• **YOUR OBJECTIVE**
Make an exact copy of all the data.

[BEGIN STORED DATA]

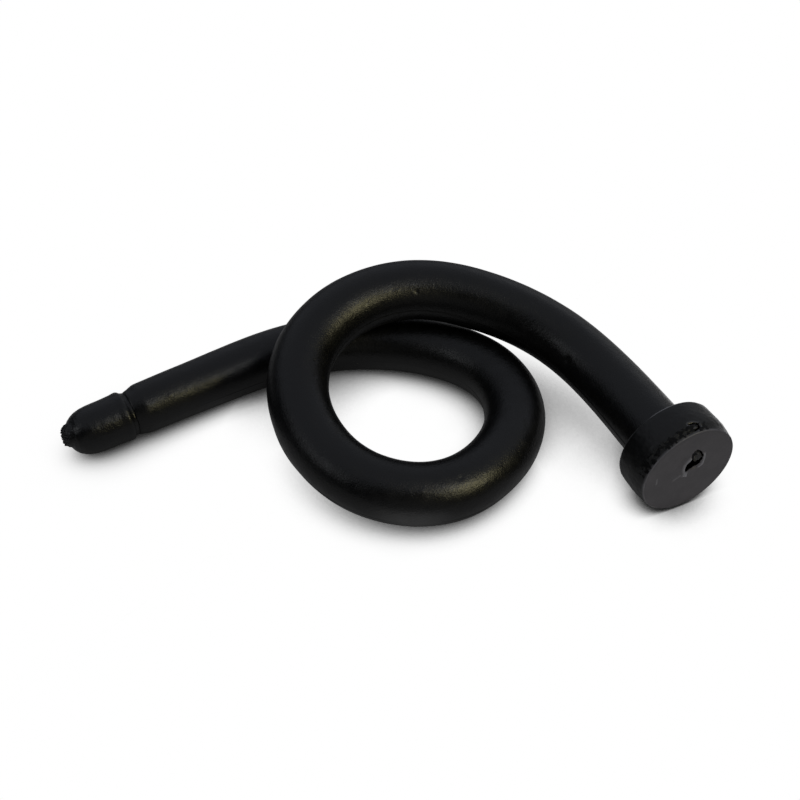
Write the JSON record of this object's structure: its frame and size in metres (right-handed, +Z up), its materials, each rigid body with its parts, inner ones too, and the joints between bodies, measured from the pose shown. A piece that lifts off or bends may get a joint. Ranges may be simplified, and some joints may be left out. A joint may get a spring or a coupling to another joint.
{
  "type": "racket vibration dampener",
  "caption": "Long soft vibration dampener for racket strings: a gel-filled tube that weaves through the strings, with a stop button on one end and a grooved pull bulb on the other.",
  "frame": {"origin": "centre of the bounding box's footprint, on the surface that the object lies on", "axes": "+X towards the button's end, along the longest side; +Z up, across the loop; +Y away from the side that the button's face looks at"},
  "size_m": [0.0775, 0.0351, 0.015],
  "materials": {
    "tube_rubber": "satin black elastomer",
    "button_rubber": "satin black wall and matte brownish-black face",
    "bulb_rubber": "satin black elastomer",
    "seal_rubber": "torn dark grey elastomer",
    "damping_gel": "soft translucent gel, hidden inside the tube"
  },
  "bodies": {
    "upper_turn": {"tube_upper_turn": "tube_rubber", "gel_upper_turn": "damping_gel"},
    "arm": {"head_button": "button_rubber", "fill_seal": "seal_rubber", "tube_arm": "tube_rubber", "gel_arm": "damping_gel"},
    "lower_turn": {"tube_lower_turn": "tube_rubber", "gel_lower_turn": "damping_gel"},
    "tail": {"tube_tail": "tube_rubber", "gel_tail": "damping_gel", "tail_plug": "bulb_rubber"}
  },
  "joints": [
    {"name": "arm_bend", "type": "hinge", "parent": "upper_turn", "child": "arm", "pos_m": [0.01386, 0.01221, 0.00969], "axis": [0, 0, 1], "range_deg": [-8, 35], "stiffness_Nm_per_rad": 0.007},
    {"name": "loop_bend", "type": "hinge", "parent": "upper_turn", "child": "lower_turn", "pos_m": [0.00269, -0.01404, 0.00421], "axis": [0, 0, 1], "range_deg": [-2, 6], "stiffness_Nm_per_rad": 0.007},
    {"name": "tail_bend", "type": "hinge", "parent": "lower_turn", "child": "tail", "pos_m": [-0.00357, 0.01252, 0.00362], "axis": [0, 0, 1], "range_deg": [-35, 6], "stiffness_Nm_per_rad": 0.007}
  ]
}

[END STORED DATA]

• **RESULT OF THIS EXERCISE**
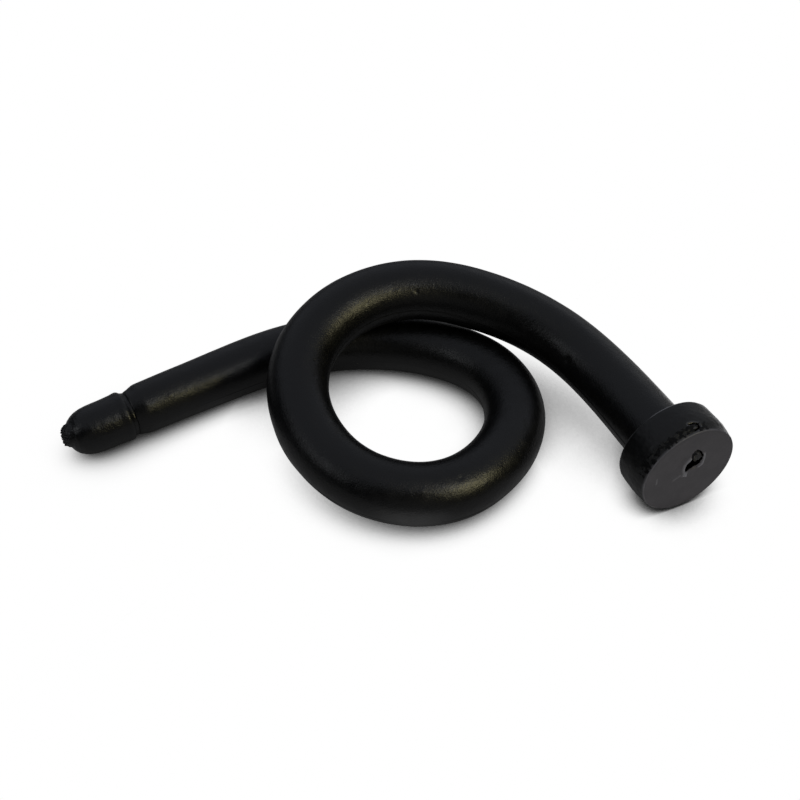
Write the JSON record of this object's structure: its frame and size in metres (right-handed, +Z up), its materials, each rigid body with its parts, inner ones too, and the joints between bodies, measured from the pose shown. A piece that lifts off or bends may get a joint. Ranges may be simplified, and some joints may be left out. A joint may get a spring or a coupling to another joint.
{
  "type": "racket vibration dampener",
  "caption": "Long soft vibration dampener for racket strings: a gel-filled tube that weaves through the strings, with a stop button on one end and a grooved pull bulb on the other.",
  "frame": {"origin": "centre of the bounding box's footprint, on the surface that the object lies on", "axes": "+X towards the button's end, along the longest side; +Z up, across the loop; +Y away from the side that the button's face looks at"},
  "size_m": [0.0775, 0.0351, 0.015],
  "materials": {
    "tube_rubber": "satin black elastomer",
    "button_rubber": "satin black wall and matte brownish-black face",
    "bulb_rubber": "satin black elastomer",
    "seal_rubber": "torn dark grey elastomer",
    "damping_gel": "soft translucent gel, hidden inside the tube"
  },
  "bodies": {
    "upper_turn": {"tube_upper_turn": "tube_rubber", "gel_upper_turn": "damping_gel"},
    "arm": {"head_button": "button_rubber", "fill_seal": "seal_rubber", "tube_arm": "tube_rubber", "gel_arm": "damping_gel"},
    "lower_turn": {"tube_lower_turn": "tube_rubber", "gel_lower_turn": "damping_gel"},
    "tail": {"tube_tail": "tube_rubber", "gel_tail": "damping_gel", "tail_plug": "bulb_rubber"}
  },
  "joints": [
    {"name": "arm_bend", "type": "hinge", "parent": "upper_turn", "child": "arm", "pos_m": [0.01386, 0.01221, 0.00969], "axis": [0, 0, 1], "range_deg": [-8, 35], "stiffness_Nm_per_rad": 0.007},
    {"name": "loop_bend", "type": "hinge", "parent": "upper_turn", "child": "lower_turn", "pos_m": [0.00269, -0.01404, 0.00421], "axis": [0, 0, 1], "range_deg": [-2, 6], "stiffness_Nm_per_rad": 0.007},
    {"name": "tail_bend", "type": "hinge", "parent": "lower_turn", "child": "tail", "pos_m": [-0.00357, 0.01252, 0.00362], "axis": [0, 0, 1], "range_deg": [-35, 6], "stiffness_Nm_per_rad": 0.007}
  ]
}